Before you roll your eyes any harder, know that I’ve taken careful notes since our last Mother-Daughter Talk, when your father left the house for half an hour to buy a whole suckling piglet. This year’s Talk, though, is special. Because you’re turning thirty-something soon, I figured it was high time we had it. You’ll remember our first Talk, which took place on the sidewalk outside a Home Depot while your father was buying a lathe. I told you about periods, and you kept asking me about cooties, and I threw up my arms and screamed, “I give up! Go ask your father.”

But back to this year’s Talk. There’s a reason I called my 30s “Thuberty” or “Puber-two.” Your body’s going through many, many changes, and I want to be able to say “I told you so!” when it all happens to you. So put down that cup of Strawberry Activia Yogurt and give a listen…

Remember acne? Remember how it wasn’t a thing, and then, suddenly, it was, on your forehead and nose and cheeks and chin? Well, that’s wrinkles. You’ll notice them in the throes of strong emotion, when you’re laughing or crying or glaring at somebody the way you are right now. My advice: don’t emote. Also, wear sunscreen when you’re out, and don’t drop a hundred dollars on an anti-wrinkle cream. I did, and look what it did for me (according to your father: nothing)! Wrinkles are acne for adults. Only, they’re not going away. Ever.

Hey, don’t mope. You’ll wrinkle. Think of it this way: every moment’s a bit more wrinkle-free than the next, and the next, and the next.

I’m telling you all this because I love you.

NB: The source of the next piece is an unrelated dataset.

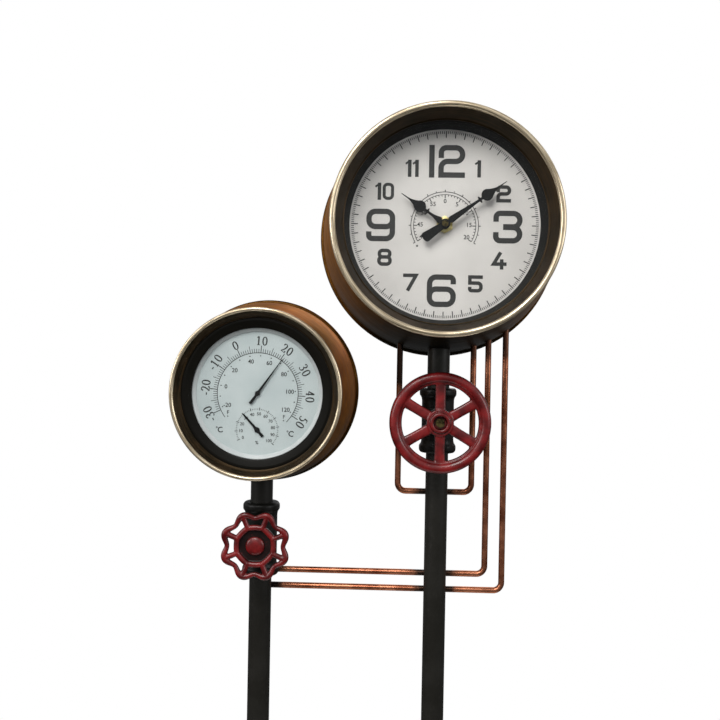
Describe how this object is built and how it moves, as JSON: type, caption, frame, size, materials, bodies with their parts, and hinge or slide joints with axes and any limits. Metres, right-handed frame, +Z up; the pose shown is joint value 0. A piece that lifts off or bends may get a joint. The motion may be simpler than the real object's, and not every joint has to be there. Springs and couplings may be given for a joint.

Honey, remember when you subsisted on pints of Cherry Garcia for two weeks in college with no consequence? Well, don’t forget. If genetics do their duty (between the two of us: just look at your father!), you’ll eat a French fry a few years from now and swear that it regenerated itself in your thighs. It’s your body’s way of saying, “That was the fried potato-straw that broke your metabolism’s back, so it’s all downhill from here, jerkface.” Accountability, darling. Get used it.

And remember hormones? They made you feel a certain way. Turning forty will make you feel a certain way, too. If my own experience is any indication, you’ll suddenly decide to decorate your kitchen à la farmhouse and your bathroom à la beach. You’ll buy Skinny Girl cocktails and read books because Oprah told you to.

… “What about menopause” you ask? Whoa, that’s diving deep. Let’s not be overeager. That deserves its own “Talk” entirely. Next year, maybe? We can make it a Facebook event.

Anyway. Take it from me, sweetheart, half the battle will be in your head. When Ben Franklin hit 70, he started subtracting a year from his age at each birthday, and by the time he died he thought he was 56. Now, I’m not telling you to do that — heck, if you start too early, you might age yourself backwards into actual puberty, shudder — but I am telling you to keep the you in youth. So, when people jokingly ask you what the youths are up to nowadays, you can say, “They’re listening to Fresh Air with Terry Gross and filing their income tax returns on time, thank you very much.” Bask in their stunned silence — they’ll wish they were still card-carrying members of The Youth.

I think I just heard your father in the kitchen, so I’ll wrap up the Talk with this last remark: what’s said during the Talk stays in the Talk. Bring your father into the loop, and we’ll wind up with Mother-Father-Daughter Talk, which kind of sounds like an abomination.